Serious harm and triviality distinguished

The decision in O'Shannassy is a reminder of the prospective, not retrospective, operation of the triviality defence which looks to the circumstances of the publication itself, in contrast to ascertaining whether a publication actually caused reputational damage. In practice, this has ordinarily been a difficult, although not impossible, defence to prove.

The 2021 revisions to the Uniform Defamation Acts remove the triviality defence and instead impose an onus on the plaintiff to establish that the relevant publication "has caused, or is likely to cause, serious harm" to their reputation.. The new s.10A expressly stipulates that the harm must be caused "to the reputation of the person", confirming that only reputational harm, and not hurt feelings, must be considered when determining whether harm has been caused. This involves a retrospective assessment.

The fact that serious harm involves a preliminary threshold issue is reinforced by the requirement that a Concerns Notice must inform the publisher of the particular harm that the person considers to be the serious harm to their reputation, that was caused or likely to be caused by the publication. (In contrast, where the plaintiff is an 'Excluded Corporation', it must identify the serious financial loss allegedly occasioned by the publication).

If a plaintiff is unable to prove the serious harm threshold, their claim will fail. This may result in preliminary applications where the contest over serious harm is raised as a dismissal issue.

Predicting "serious harm" in application

The application of the new "serious harm" element appears not to have yet been determined by a superior court in Australia. The section is, however, modelled on a similar provision from the United Kingdom: section 1 of the Defamation Act 2013 which, while not identical, materially provides:

A statement is not defamatory unless its publication has caused or is likely to cause serious harm to the reputation of the claimant

The issue of what amounted to serious harm has been defined by the United Kingdom Supreme Court in the case of Lachaux v Independent Print Ltd [2019] 3 WLR 18. Lord Sumption noted that while the common law presumption as to damage remains, there is no presumption that it is “serious”. Claimants will therefore need to establish that serious harm has been caused or is likely to be caused as a fact. Lord Sumption explained the significant change this made to UK defamation law as follows:

“[14] Secondly, s 1 necessarily means that a statement which would previously have been regarded as defamatory, because of its inherent tendency to cause some harm to reputation, is not to be so regarded unless it “has caused or is likely to cause” harm which is “serious”. The reference to a situation where the statement “has caused” serious harm is to the consequences of the publication, and not the publication itself. It points to some historic harm, which is shown to have actually occurred. This is a proposition of fact which can be established only by reference to the impact which the statement is shown actually to have had. It depends on a combination of the inherent tendency of the words and their actual impact on those to whom they were communicated. The same must be true of the reference to harm which is “likely” to be caused.”

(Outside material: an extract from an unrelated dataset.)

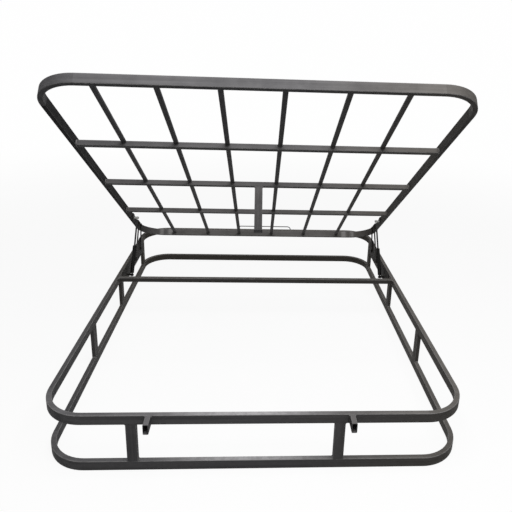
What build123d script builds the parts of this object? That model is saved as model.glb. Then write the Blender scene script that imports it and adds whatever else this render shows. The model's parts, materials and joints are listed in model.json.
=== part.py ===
from build123d import *
import os
from math import atan2, cos, degrees, hypot, radians, sin, sqrt

# Driving dimensions in millimetres. X is across the bed, Y runs from its foot to its head, Z is up.
# While the pieces are made, Y = 0 is the front face of the base and Z = 0 is the floor.
bed_width = 1600
bed_length = 2000
base_height = 240
rail_height = 40
rail_thick = 20
rail_edge = 3
bend_radius = 165

# Base: posts, crossbar and the two open tube stubs on the front
post_width = 40
front_post_x = {"left": -456, "right": 306}
side_post_y = {"left": (690, 1225, 1812), "right": (650, 1225, 1812)}
square_bar = 25
crossbar_y = 1162
stub_x = {"left": -392, "right": 348}
stub_reach = 50
stub_wall = 2

# Lifting platform, measured from its rear edge towards the foot and up from its underside
lift_angle = 35
closed_gap = 5
open_rear_y = 1855
open_rear_z = 235
deck_recess = 15
cross_bar_at = (546, 1018, 1485)
slat_width = 20
slat_height = 10
slat_edge = 1.5
slat_ends_x = ((-571, -586), (-342, -369), (-130, -149), (94, 78), (318, 308), (548, 523))
leg_x = -5
leg_width = 40
leg_depth = 20
leg_cap_height = 10
leg_cap_edge = 1.5
leg_foot_gap = 2
stop_rod = 6
stop_left = -140
stop_right = 228
stop_height = 31
stop_bend = 22

# Lifting gear on each side, across the bed: plate, arm, pin head and gas spring in layers
plate_thick = 3
arm_thick = 4
arm_width = 22
arm_to_plate = 1
pin_radius = 5
pin_play = 0.05
head_radius = 9
head_thick = 3
head_play = 0.5
spring_x = 755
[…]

Accordingly, for harm to be serious, published material must carry more than a ‘tendency’ to harm a plaintiff’s reputation. The plaintiff must prove that serious harm has been caused, or is likely to be caused to their reputation ‘as a fact on the balance of probabilities’. This will require evidence of a factual nature, but some evidence will undoubtedly be inferential in nature. (For example, in Lachaux, one of the issues relevant to serious harm was that there could be persons who read the matter complained of in the future who did not yet know the plaintiff).

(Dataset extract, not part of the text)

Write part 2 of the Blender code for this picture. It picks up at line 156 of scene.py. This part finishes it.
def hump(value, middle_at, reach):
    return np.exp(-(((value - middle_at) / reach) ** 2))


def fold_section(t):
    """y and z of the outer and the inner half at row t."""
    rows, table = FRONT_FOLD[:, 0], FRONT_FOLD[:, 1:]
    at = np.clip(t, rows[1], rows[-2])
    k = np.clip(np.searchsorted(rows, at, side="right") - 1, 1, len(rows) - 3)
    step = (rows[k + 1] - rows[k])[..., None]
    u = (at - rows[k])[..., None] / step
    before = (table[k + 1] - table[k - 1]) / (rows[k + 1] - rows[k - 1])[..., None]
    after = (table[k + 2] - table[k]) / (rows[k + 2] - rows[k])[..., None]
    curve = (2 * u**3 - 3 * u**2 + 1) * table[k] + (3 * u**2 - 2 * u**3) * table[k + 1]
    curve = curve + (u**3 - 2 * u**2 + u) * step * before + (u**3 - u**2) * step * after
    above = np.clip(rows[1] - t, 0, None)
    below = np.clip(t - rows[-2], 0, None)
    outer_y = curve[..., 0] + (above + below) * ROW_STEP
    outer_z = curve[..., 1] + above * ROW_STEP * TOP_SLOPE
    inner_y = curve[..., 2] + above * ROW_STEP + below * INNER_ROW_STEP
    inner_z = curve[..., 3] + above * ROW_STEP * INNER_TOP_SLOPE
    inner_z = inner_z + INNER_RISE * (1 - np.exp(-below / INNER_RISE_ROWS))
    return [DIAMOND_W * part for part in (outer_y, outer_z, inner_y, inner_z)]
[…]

Findings of serious harm will therefore be "based on the circumstances and extent of publication, whether the publication was likely to have come to the attention of others at the time or in the future and the gravity of the imputations. The meaning of the words, the situation of the plaintiff, the circumstances of publication and the inherent probabilities are also relevant", per Judge Gibson in Rader v Haines [2021] NSWDC 610, (applying the UK law to the case, and where her Honour found that the plaintiff failed to discharge the onus of proof of demonstrating serious harm).

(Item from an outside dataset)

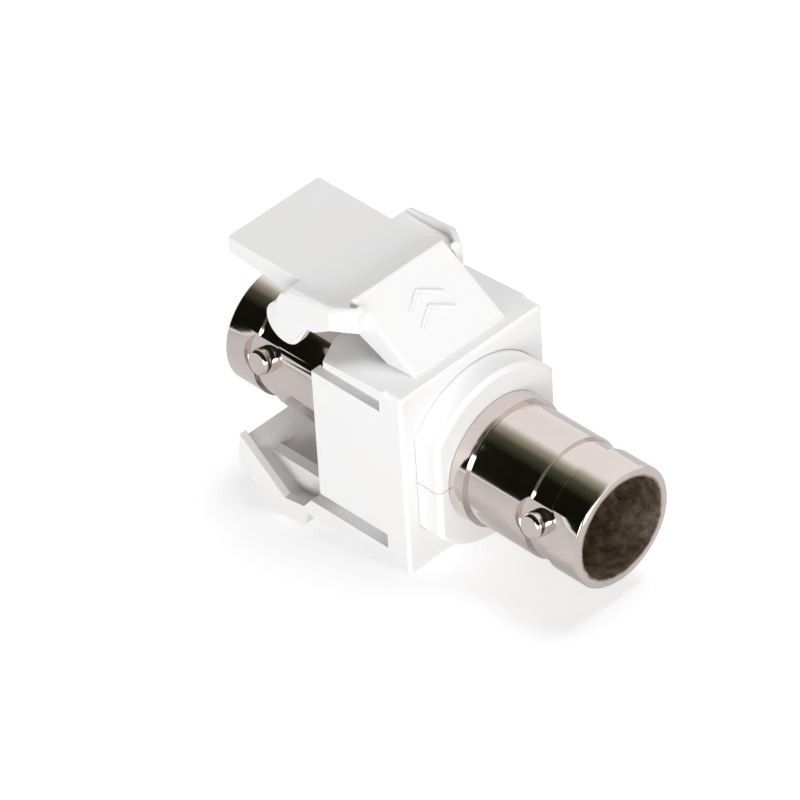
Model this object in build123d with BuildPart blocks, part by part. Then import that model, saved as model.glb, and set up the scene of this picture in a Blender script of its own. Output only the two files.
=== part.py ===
"""Feedthrough connector with two bayonet jacks, in a white snap-in housing for a wall plate or panel.

The origin is on the barrel's axis, in the front face of the housing's flange. +Y runs back through the
panel, +X is to the right for someone who looks at the front, and +Z is up. All sizes are in millimetres.
"""
import os
from math import cos, hypot, radians, sin, tan

from build123d import *

os.makedirs("parts", exist_ok=True)

# Housing: the flange that covers the panel's edge, and the box behind it
flange_width = 14.46
flange_height = 16.26
flange_thickness = 1.74
flange_edge = 0.22
flange_corner = 0.35
body_length = 8.96
side_wall = 0.9
slot_end_web = 0.42
upper_slot_height = 0.95
lower_slot_height = 1.27
top_plate_rear = 0.52
top_plate_drop = 0.5
top_corner_length = 1.28
top_corner_width = 2.43
arm_thickness = 1.52

# Snap beads on the side tongues, which sit in grooves of the insert
bead_radius = 0.28
bead_setback = 1.5
bead_length = 7.6

# Latch: a sprung arm with a ramp in front and a finger tab behind
latch_width = 9.2
ramp_setback = 1.06
ramp_lip = 0.17
ramp_length = 6.24
ramp_angle = 32.7
ramp_edge = 0.3
ramp_step = 1.2
arm_root = 2.87
arm_root_depth = 0.56
arm_bend = 6.54
arm_bend_thickness = 1.9
tab_end = 19.7
tab_root_thickness = 1.8
tab_tip_thickness = 1.28
tab_taper_start = 14.1
tab_corner = 0.7

# Wings at both sides of the latch, each with an upright lip and a stop leg
wing_reach = 1.85
wing_front = 5.8
wing_front_reach = 0.7
wing_sweep = 1.8
wing_rear = 11.85
wing_bulge = 1.25
wing_drop_front = 1.05
wing_drop_rear = 2.1
wing_drop_start = 9.26
lip_thickness = 0.5
lip_front_height = 0.9
lip_rear_height = 0.35
leg_radius = 1.17
leg_setback = 0.3
leg_thickness = 1.05
leg_centre = 12.55
leg_drop = 3.45
leg_root_front = 10.1
leg_root_rear = 13.1

# Fixed catch below: an open tray that slopes up to its tip
catch_step_start = 10.0
catch_step = 0.8
catch_step_depth = 1.0
catch_front_drop = 0.25
catch_dip = 0.33
catch_apex = 13.14
catch_apex_depth = 1.65
catch_land = 0.6
catch_tip = 17.5
catch_tip_bottom = 7.15
catch_tip_top = 4.34
catch_floor = 1.0
catch_wall = 0.62
catch_lip = 0.95
catch_lip_relief = 0.45
catch_lip_slope = 0.55
catch_rib = 0.92
catch_rib_offset = 4.65
catch_rib_top = 6.5

# Insert: two moulded halves that close round the barrel
insert_length = 10.96
insert_side_gap = 0.08
boss_width = 12.0
boss_radius = 7.2
boss_projection = 2.2
boss_edge = 0.32
insert_edge = 0.3
parting_gap = 0.06
moulded_clearance = 0.06
peg_width = 0.7
peg_length = 1.0
peg_clearance = 0.05
peg_setback = 0.85

# Barrel: turned brass, with a bayonet jack at each end
barrel_length = 35.0
barrel_diameter = 9.6
jack_bore = 8.1
jack_depth = 8.4
mouth_chamfer = 0.16
groove_width = 2.0
groove_depth = 0.22
stud_setback = 3.9
collar_diameter = 10.2
collar_length = 1.3
flats_across = 8.9
flats_length = 5.2
barrel_clearance = 0.05

# Bayonet studs, pressed into flat seats
stud_diameter = 2.0
stud_span = 11.0
stud_edge = 0.22
stud_seat_diameter = 3.9
stud_seat_span = 8.84
stud_angle = 14.0

# Inside the barrel: two insulators, the centre contact and the bush that holds them
line_bore = 6.6
line_lip_bore = 6.0
line_lip = 0.5
insulator_length = 3.0
insulator_clearance = 0.03
bush_length = 1.2
bush_step = 0.25
bush_wall = 0.55
contact_diameter = 2.1
contact_waist = 1.9
contact_shoulder_diameter = 2.9
contact_shoulder = 0.6
contact_reach = 5.0
contact_bore = 1.36
contact_bore_depth = 4.6
contact_slot = 0.26
contact_slot_depth = 3.6

# Places that follow from the sizes above
half_width = flange_width / 2
half_height = flange_height / 2
inner_half_width = half_width - side_wall
insert_width = 2 * (inner_half_width - insert_side_gap)
insert_front = -boss_projection
insert_rear = insert_front + insert_length
barrel_middle = (insert_front + insert_rear) / 2
barrel_front = barrel_middle - barrel_length / 2
barrel_rear = barrel_middle + barrel_length / 2
plate_bottom = half_height - top_plate_rear - top_plate_drop
plate_rear_top = plate_bottom + top_plate_rear
arm_top = -(half_height - arm_thickness)
slot_front = flange_thickness + slot_end_web
latch_half_width = latch_width / 2
ramp_bottom = half_height + ramp_lip
ramp_end = ramp_setback + ramp_length
ramp_top = ramp_bottom + ramp_length * tan(radians(ramp_angle))
tab_top = ramp_top - ramp_step
catch_front_bottom = -half_height - catch_step_depth - catch_front_drop
catch_front_top = arm_top - catch_step_depth
catch_apex_bottom = -half_height - catch_apex_depth
land_drop = catch_land / 2 * catch_apex_depth / (catch_apex - flange_edge)
front_stud = barrel_front + stud_setback
rear_stud = barrel_rear - stud_setback
bush_seat_diameter = line_bore + 2 * bush_step
bush_bore = bush_seat_diameter - 2 * bush_wall


def at_depth(depth):
    """Gives the plane that faces the front at this depth behind the flange's front face."""
    return Plane.XZ.offset(-depth)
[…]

One other question that arises is at what time the harm is assessed (in terms of whether one looks backwards to the harm that has been caused or forwards to whether substantial harm is likely to be caused. In what was the first case on s.1 of the UK Act (Cooke & Anor v MGN Ltd & Anor [2014] EWHC 2831 (QB), Bean J concluded that the relevant time for this assessment to occur was the point at which the claim was issued. However, the potential for harm to arise in the future, and not merely at the time of publication was recognised by Lord Sumption in Lachaux when he observed that "The provision extends to situations where publication is likely to cause serious harm in order to cover situations where the harm has not yet occurred at the time the action for defamation is commenced".

In Rader v Haines Judge Gibson noted that:

"[130] Implicit in all of the above is that the harm that is caused is in some way measurable at one or more of these times, as opposed to being solely at the time of publication. Where there is no such evidence at the time of commencement of proceedings, or at trial, or in the future, and the harm is one which readily dissipated after a short period of time, such harm arguably cannot be said to be serious.

[131] In those circumstances, it may be that the best approach to take to the timing of the serious harm is to pursue the trajectory of the harm from the first evidence of it until its end, and to consider that in the context of the harm still extant both at the time of commencement of proceedings and at trial, with some recognition for the potential for harm in the future".

Future defamation claims which fall under the reformed Uniform Defamation Acts will need to address this serious harm element. It is an issue that could cause a stumbling block to plaintiffs who fail to pay adequate attention at the outset when preparing their Concerns Notice to the particular evidence required to establish resultant harm from the publication in question.

The serious harm test is a matter that plaintiffs and publishers alike must keep a keen eye on as this area of law develops.